_REQUEST_
Will you repeat only the lines beginning at the one that mentions "for name, valley" and ending at the one that mentions "from mathutils import Euler, Matrix, Vector", both of them included, exactly?

_GIVEN MATERIAL_
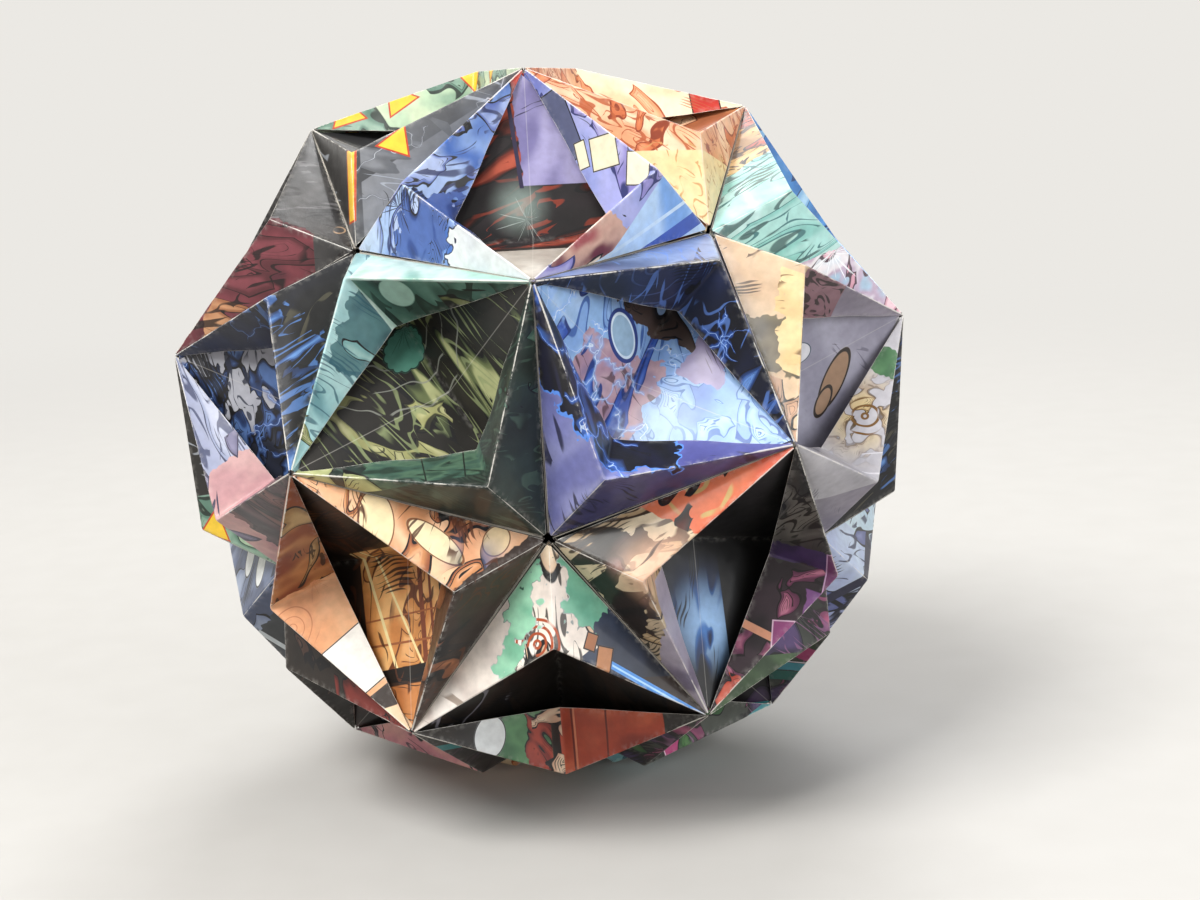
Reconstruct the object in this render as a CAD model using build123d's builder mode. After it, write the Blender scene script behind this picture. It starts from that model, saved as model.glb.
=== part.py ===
"""Kusudama paper ball: thirty square sheets, folded alike and tucked into each other.

Each sheet becomes a square with a valley fold across it, a tab on two opposite edges and
two flaps that are popped up over the square. Three sheets meet at each tip of the ball,
where their squares stand at right angles, and five meet at each hub between the tips.
A tab passes over the ridge between two tips' faces and lies under the flaps of the next
sheet, so the ball holds itself together with no glue and no thread.
"""
from build123d import *
from math import atan, atan2, cos, degrees, radians, sin, sqrt
import os

os.makedirs("parts", exist_ok=True)

# Driving dimensions, in millimetres
sheet_side = 152.4  # the square sheet before it is folded, six inches
paper = 0.1  # one ply of coated magazine paper
base_plies = 3  # plies in the square under the flaps
tab_plies = 3  # plies in each tab
flap_plies = 2  # plies in each popped flap
slip = 0.05  # room between two sheets that slide over each other
hub_hole = 1.0  # how far the folded corners stop short of the hub that they surround

base_wall = base_plies * paper
tab_wall = tab_plies * paper
flap_wall = flap_plies * paper
tab_room = tab_wall + slip  # height of a tab's outer face over the square that it lies on
flap_room = tab_room + slip  # height of a flap's underside over the same square

# The folded square, and the ball that thirty of them make. The hubs are the corners of an
# icosahedron whose edges are the valley folds, and each of its faces carries a right-angled
# three-sided pyramid whose top is a tip of the ball.
golden = (1 + sqrt(5)) / 2
square_side = sheet_side * sqrt(2) / 4
valley_length = square_side * sqrt(2)
valley_radius = valley_length * golden / 2
tip_radius = valley_length * (golden**2 / (2 * sqrt(3)) + 1 / sqrt(6))
tip_lean = atan(1 / golden**2)  # angle at the ball's centre between a sheet's middle and its tip
reach = 2 * sheet_side  # longer than any panel, for stock that is cut to shape

# One sheet's own frame: X along the valley fold, Y from tip to tip, Z out of the ball.
hub = Vector(valley_length / 2, 0, valley_radius)
far_hub = Vector(-valley_length / 2, 0, valley_radius)
tip = Vector(0, tip_radius * sin(tip_lean), tip_radius * cos(tip_lean))
far_tip = Vector(0, -tip_radius * sin(tip_lean), tip_radius * cos(tip_lean))
middle = Vector(0, 0, valley_radius)

# The corner at the tip is a cube's corner: out along the tab's ridge, out along the mouth's
# ridge, and into the ball.
tab_ridge = (hub - tip).normalized()
mouth_ridge = (far_hub - tip).normalized()
inward = tab_ridge.cross(mouth_ridge)
if inward.Z > 0:
    inward = inward * -1

# The popped flap: a half square with its right angle at the hub, creased to its incentre.
# The peak is the incentre, and the lip is the middle of the flap's free edge.
flap_inradius = square_side * (1 - sqrt(2) / 2)
ridge_rise = atan2((tip - hub).Z, (hub - tip).X)
peak = hub + Vector(-cos(2 * ridge_rise), 0, sin(2 * ridge_rise)) * (flap_inradius * sqrt(2))


def lip_corner():
    """Where the free edge's middle comes down to: as far from the tip as the middle of the
    square is, and as far from the peak as the flap's inradius."""
    swing = tip.Z - valley_radius
    across = Vector(peak.X, 0, peak.Z - tip.Z)
    along = (swing**2 - flap_inradius**2 + across.length**2) / (2 * across.length)
    aside = sqrt(swing**2 - along**2)
    line = across.normalized()
    return Vector(0, 0, tip.Z) + line * along + Vector(line.Z, 0, -line.X) * aside


lip = lip_corner()


def facing(point, toward):
    """The plane through a point that faces a direction."""
    return Plane(origin=point, z_dir=toward)


def over(first, second, third):
    """The plane through three corners of a panel that faces out of the ball."""
    out = (second - first).cross(third - first).normalized()
    if out.dot(first) < 0:
        out = out * -1
    return Plane(origin=first, x_dir=second - first, z_dir=out)


def panel(under, wall, bounds):
    """A flat panel that stands a wall's thickness out of its underside, kept in front of
    each bounding plane."""
    with BuildPart() as piece:
        with BuildSketch(under):
            Rectangle(reach, reach)
        extrude(amount=wall)
        for bound in bounds:
            split(bisect_by=bound, keep=Keep.TOP)
    return piece.part


def square_half():
    """The half of the square on the tip's side of the valley fold. It runs on to the tab's
    outer face at one ridge, and stops short of the next sheet's square at the other."""
    return panel(
        facing(tip + inward * base_wall, inward * -1),
        base_wall,
        [
            facing(middle, Vector(0, 1, 0)),
            facing(tip - mouth_ridge * tab_room, mouth_ridge),
            facing(tip + tab_ridge * (base_wall + slip), tab_ridge),
            facing(hub - Vector(hub_hole, 0, 0), Vector(-1, 0, 0)),
            facing(far_hub + Vector(hub_hole, 0, 0), Vector(1, 0, 0)),
        ],
    )


def tab():
    """The tab, turned down over the ridge on to the next sheet's square, which it covers
    from the ridge to that sheet's own valley fold."""
    next_out = (inward + tab_ridge) * tab_ridge.Z + mouth_ridge * inward.Z
    next_valley = (tab_ridge - inward).normalized()
    next_hub = tip + inward * square_side
    from_valley = next_valley.cross(next_out).normalized()
    if from_valley.dot(tip - hub) < 0:
        from_valley = from_valley * -1
    return panel(
        facing(tip - mouth_ridge * slip, mouth_ridge * -1),
        tab_wall,
        [
            facing(tip, inward),
            facing(tip + tab_ridge * (base_wall + slip), tab_ridge),
            facing(hub + from_valley * slip / 2, from_valley),
            facing(hub - next_valley * hub_hole, next_valley * -1),
            facing(next_hub + next_valley * hub_hole, next_valley),
        ],
    )


def flap_half(end, fold_side, ridge_bounds):
    """Two of the popped flap's four panels, those on one side of its middle: the outer one
    from the hub up to the crest, and the inner one from the crest down to the lip."""
    low_end, low_hub, low_peak, low_lip = (corner + lift for corner in (end, hub, peak, lip))
    outer = over(low_hub, low_end, low_peak)
    inner = over(low_end, low_peak, low_lip)
    crest = low_peak - low_end
    across_crest = (outer.z_dir - inner.z_dir).normalized()
    free_edge = low_lip - low_end
    from_edge = free_edge.cross(inner.z_dir).normalized()
    if from_edge.dot(crest) < 0:
        from_edge = from_edge * -1
    shared = ridge_bounds + [
        facing(middle, fold_side),
        facing(hub - Vector(hub_hole, 0, 0), Vector(-1, 0, 0)),
    ]
    return [
        panel(outer, flap_wall, shared + [facing(low_peak, across_crest)]),
        panel(
            inner,
            flap_wall,
            shared + [facing(low_peak, across_crest * -1), facing(low_lip, from_edge)],
        ),
    ]


def fold_wall():
    """The fold along the tab's ridge, where the paper turns up from the square and clears
    the tab that lies on it before it becomes the flap."""
    return panel(
        facing(tip, inward * -1),
        flap_room,
        [
            facing(tip - mouth_ridge * tab_room, mouth_ridge),
            facing(tip, mouth_ridge * -1),
            facing(tip + tab_ridge * (base_wall + slip), tab_ridge),
            facing(hub - Vector(hub_hole, 0, 0), Vector(-1, 0, 0)),
        ],
    )


def half_turn(direction):
    """A direction or place turned half round about the middle of the sheet."""
    return Vector(-direction.X, -direction.Y, direction.Z)


lift = Vector(0, 0, flap_room / -inward.Z)
tab_side_bounds = [
    facing(tip - inward * flap_room, inward * -1),
    facing(tip - mouth_ridge * tab_room, mouth_ridge),
    facing(tip - tab_ridge * tab_room, tab_ridge),
]
mouth_side_bounds = [
    facing(half_turn(tip - inward * flap_room), half_turn(inward * -1)),
    facing(half_turn(tip - mouth_ridge * tab_room), half_turn(mouth_ridge)),
]

panels = [square_half(), tab(), fold_wall()]
panels += flap_half(tip, Vector(0, 1, 0), tab_side_bounds)
panels += flap_half(far_tip, Vector(0, -1, 0), mouth_side_bounds)

with BuildPart() as half_sheet:
    for piece in panels:
        add(piece)

with BuildPart() as folded_sheet:
    for turn in (0, 180):
        add(half_sheet.part.rotate(Axis.Z, turn))


def on_sphere(radius, polar, azimuth):
    """A place at a radius from the ball's centre, polar degrees from straight down."""
    return Vector(
        radius * sin(radians(polar)) * cos(radians(azimuth)),
        radius * sin(radians(polar)) * sin(radians(azimuth)),
        -radius * cos(radians(polar)),
    )


# The twelve hubs, first with one straight down: a lower ring of five whose first hub is in
# front, at -Y, and an upper ring of five halfway between them.
hub_radius = hub.length
ring_count = 5
ring_step = 360 / ring_count
ring_polar = degrees(atan(2))
front = -90  # azimuth of -Y
lower_ring = [
    on_sphere(hub_radius, ring_polar, front + ring_step * step) for step in range(ring_count)
]
upper_ring = [
    on_sphere(hub_radius, 180 - ring_polar, front + ring_step * (step + 0.5))
    for step in range(ring_count)
]
bottom_hub = on_sphere(hub_radius, 0, front)
top_hub = on_sphere(hub_radius, 180, front)


def after(ring, step):
    """The next hub round a ring."""
    return ring[(step + 1) % ring_count]


# Each sheet's valley fold runs from one hub to a neighbouring one.
valleys = {}
for step in range(ring_count):
    valleys[f"bottom_sheet_{step + 1}"] = (bottom_hub, lower_ring[step])
    valleys[f"lower_sheet_{step + 1}"] = (lower_ring[step], after(lower_ring, step))
    valleys[f"belt_sheet_{2 * step + 1}"] = (lower_ring[step], upper_ring[step])
    valleys[f"belt_sheet_{2 * step + 2}"] = (upper_ring[step], after(lower_ring, step))
    valleys[f"upper_sheet_{step + 1}"] = (upper_ring[step], after(upper_ring, step))
    valleys[f"top_sheet_{step + 1}"] = (upper_ring[step], top_hub)


def along(valley):
    """Where a sheet's own frame stands when its valley fold joins two hubs."""
    start, end = valley
    return Plane(origin=(0, 0, 0), x_dir=start - end, z_dir=start + end).location


def corners(place):
    """Every corner of a folded sheet that stands at a place in the ball."""
    return [corner.center() for corner in folded_sheet.part.moved(place).vertices()]


# The ball comes to rest on one tip behind the bottom hub, and on the crests of the two
# sheets that reach that tip from the hub. The row's Z stands square on those three corners.
tip_polar = degrees(atan(2 / golden**2))  # the five tips round the bottom hub
rest_tip = on_sphere(tip_radius, tip_polar, front + 180)
right_corners = corners(along(valleys["bottom_sheet_3"]))
left_corners = corners(along(valleys["bottom_sheet_4"]))
right_foot = min(right_corners, key=lambda corner: corner.Z)
left_foot = min(left_corners, key=lambda corner: corner.Z)
back_foot = max(left_corners, key=lambda corner: corner.dot(rest_tip))
up = (back_foot - left_foot).cross(right_foot - left_foot).normalized()
if up.Z < 0:
    up = up * -1
upright = Plane(origin=(0, 0, 0), x_dir=(1, 0, 0), z_dir=up).location.inverse()

standing = [corner for valley in valleys.values() for corner in corners(upright * along(valley))]
low = Vector(*(min(getattr(corner, axis) for corner in standing) for axis in "XYZ"))
high = Vector(*(max(getattr(corner, axis) for corner in standing) for axis in "XYZ"))
ball_centre = Vector(-(low.X + high.X) / 2, -(low.Y + high.Y) / 2, -low.Z)
row_frame = Location(ball_centre) * upright

for name, valley in valleys.items():
    with BuildPart() as sheet:
        with Locations(row_frame * along(valley)):
            add(folded_sheet.part)
    sheet.part.label = name
    export_step(sheet.part, f"parts/{name}.step")

print("ball", high - low, "centre at", ball_centre)
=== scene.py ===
"""Printed kusudama paper ball: thirty folded sheets of coated magazine paper, with worn folds.

Each sheet is a skin worked out with numpy in the sheet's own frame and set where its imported
solid stands. The prints are fields of colour, brush shapes, hatching and empty boxes. On the
front sheets the fields and the larger shapes stand about where the photograph's prints have theirs.
"""

from math import atan, atan2, cos, pi, radians, sin, sqrt
from types import SimpleNamespace

import bpy
import numpy as np
from bpy.props import FloatProperty, FloatVectorProperty, PointerProperty
from bpy.types import Operator, Panel, PropertyGroup
from mathutils import Euler, Matrix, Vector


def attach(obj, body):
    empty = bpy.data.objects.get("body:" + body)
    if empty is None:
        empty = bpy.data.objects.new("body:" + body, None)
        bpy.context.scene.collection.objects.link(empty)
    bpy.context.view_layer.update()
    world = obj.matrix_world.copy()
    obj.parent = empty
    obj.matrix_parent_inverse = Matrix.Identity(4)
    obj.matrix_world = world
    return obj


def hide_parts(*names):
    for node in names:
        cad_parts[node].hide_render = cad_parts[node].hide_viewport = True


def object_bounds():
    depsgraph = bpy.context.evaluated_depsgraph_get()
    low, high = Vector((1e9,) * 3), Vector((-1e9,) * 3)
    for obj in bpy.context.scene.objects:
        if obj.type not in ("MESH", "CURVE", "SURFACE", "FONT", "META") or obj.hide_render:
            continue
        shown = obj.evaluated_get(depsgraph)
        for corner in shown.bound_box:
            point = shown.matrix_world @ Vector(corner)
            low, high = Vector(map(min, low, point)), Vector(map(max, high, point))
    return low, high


bl_info = {
    "name": "Kusudama paper ball",
    "version": (1, 0, 0),
    "blender": (4, 5, 0),
    "location": "View3D > Sidebar > Kusudama",
    "description": "Dresses the thirty folded sheets of a kusudama ball in worn printed paper",
    "category": "Object",
}

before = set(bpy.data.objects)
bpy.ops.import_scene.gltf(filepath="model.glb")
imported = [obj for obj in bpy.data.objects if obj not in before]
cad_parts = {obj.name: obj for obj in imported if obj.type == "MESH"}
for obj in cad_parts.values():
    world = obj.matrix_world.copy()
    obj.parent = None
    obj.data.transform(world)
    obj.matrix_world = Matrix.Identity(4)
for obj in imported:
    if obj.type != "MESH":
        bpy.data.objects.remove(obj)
cad_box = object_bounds()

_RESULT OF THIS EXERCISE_
for name, valley in valleys.items():
    with BuildPart() as sheet:
        with Locations(row_frame * along(valley)):
            add(folded_sheet.part)
    sheet.part.label = name
    export_step(sheet.part, f"parts/{name}.step")

print("ball", high - low, "centre at", ball_centre)
=== scene.py ===
"""Printed kusudama paper ball: thirty folded sheets of coated magazine paper, with worn folds.

Each sheet is a skin worked out with numpy in the sheet's own frame and set where its imported
solid stands. The prints are fields of colour, brush shapes, hatching and empty boxes. On the
front sheets the fields and the larger shapes stand about where the photograph's prints have theirs.
"""

from math import atan, atan2, cos, pi, radians, sin, sqrt
from types import SimpleNamespace

import bpy
import numpy as np
from bpy.props import FloatProperty, FloatVectorProperty, PointerProperty
from bpy.types import Operator, Panel, PropertyGroup
from mathutils import Euler, Matrix, Vector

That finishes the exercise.